While Singapore has long held a reputation as a key global
business and meetings destination - the Union of International
Associations named it the top international meeting city for
the fifth year in a row in 2012 - the Marina Bay Sands and a
slew of other new developments have cemented its status as a
top MICE destination.
"All of this new development has contributed to Singapore's
position as a leading meetings and incentives destination,"
says Serene Tan, regional director, Americas, Singapore Tourism
Board. Tan says that the openings of the two integrated resorts
in 2010 - Marina Bay Sands and Resorts World Sentosa - have
also encouraged the city's existing MICE players to upgrade,
including major convention centers Suntec Singapore and
"The Singapore Expo is adding more meeting facilities, like the
new Max Atria convention wing, and Suntec has embarked on a
$140-million modernization program," says Tan. "You can see
that it's not just about the new players that are coming in;
Singapore Expo and Suntec are keeping up as well."

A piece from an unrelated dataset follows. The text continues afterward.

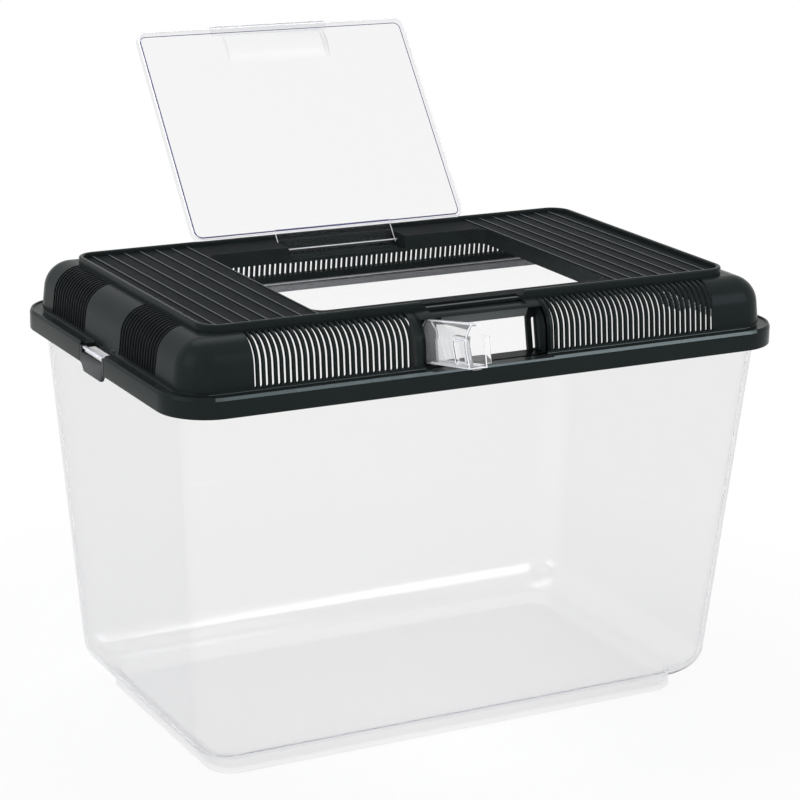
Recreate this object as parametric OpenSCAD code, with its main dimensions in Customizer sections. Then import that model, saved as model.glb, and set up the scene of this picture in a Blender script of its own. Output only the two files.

Suntec Singapore's renovations are meant to increase the
convention center's flexibility, functionality, and
convertibility with advanced technology. New features will
include a two-story interactive digital wall and a new,
modernized facade for the exterior. The new 135,070-square-foot
Max Atria convention wing at Singapore Expo, which opened in
March 2012, was the first MICE venue in Singapore to receive a
Building and Construction Authority (BCA) Green Mark Platinum
Award from the World Green Building Council.
The Max Atria wing at Singapore Expo is not the only new green
attraction in Singapore, which is often referred to as "Garden
City." In June 2012, the Gardens by the Bay officially opened
and has since welcomed more than one million visitors. This
massive "city in a garden," a five-minute walk away from Marina
Bay Sands, spans nearly 250 acres and houses more than 250,000
rare plants, including Supertrees, 16-story-tall vertical
gardens that collect rainwater, generate solar power, and act
as venting ducts for the park. It also has its own dedicated
event space overlooking the Marina Bay waterfront and is
surrounded by lush flowers, including the 12,917-square-foot
Jubilee Hall that holds up to 1,100 people.

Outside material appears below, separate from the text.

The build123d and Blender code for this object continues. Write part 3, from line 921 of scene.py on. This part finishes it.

The new PARKROYAL on Pickering hotel, scheduled to open this
month, was also designed with sustainability in mind. This
upscale 367-room hotel, located in Singapore's central business
district (CBD), has 16,146 square feet of gardens, waterfalls,
and planter walls - more than twice the hotel's total land
area. It also earned a BCA Green Mark Platinum Award.
The flagship PARKROYAL on Pickering is just one of many new
hotels to emerge. "In the last five years, the hotel scene has
really bloomed," says Tan. "New big developments that are
coming in offer a wide range of accommodations to choose from
and we are expected to grow by some 53,000 rooms by the end of
2012. Occupancy is very high and that shows the demand and
In September 2012, Singapore welcomed its first W hotel, the W
Singapore-Sentosa Cove. The 240-room hotel has more than 16,146
square feet of meeting and event space, including the
7,879-square-foot Great Room. Attendees can make a grand
entrance into the Great Room, thanks to the W's exclusive
private berthing stations along the shores of Sentosa Island -
a first for any hotel in Singapore.
Tan adds that Singapore is also home to a growing number of
inventive, design-driven boutique hotels. "We've been riding a
wave of boutique hotels that have come up in the past few
years," she says. "There's The Wanderlust in Little India,
Chinatown's New Majestic Hotel, and many more that are based
outside the CBD and in our ethnic enclaves. Our boutique hotels
have really been able to deliver an experience that can allow
them to demand a premium."
A number of new attractions are also appealing to groups. In
December 2012, Singapore welcomed the world's largest
oceanarium, Marine Life Park at Resorts World Sentosa, housing
more than 100,000 marine animals. Here, guests can actually
snorkel over a coral reef filled with more than 20,000 fish and
ride on Southeast Asia's first hydro-magnetic roller coaster.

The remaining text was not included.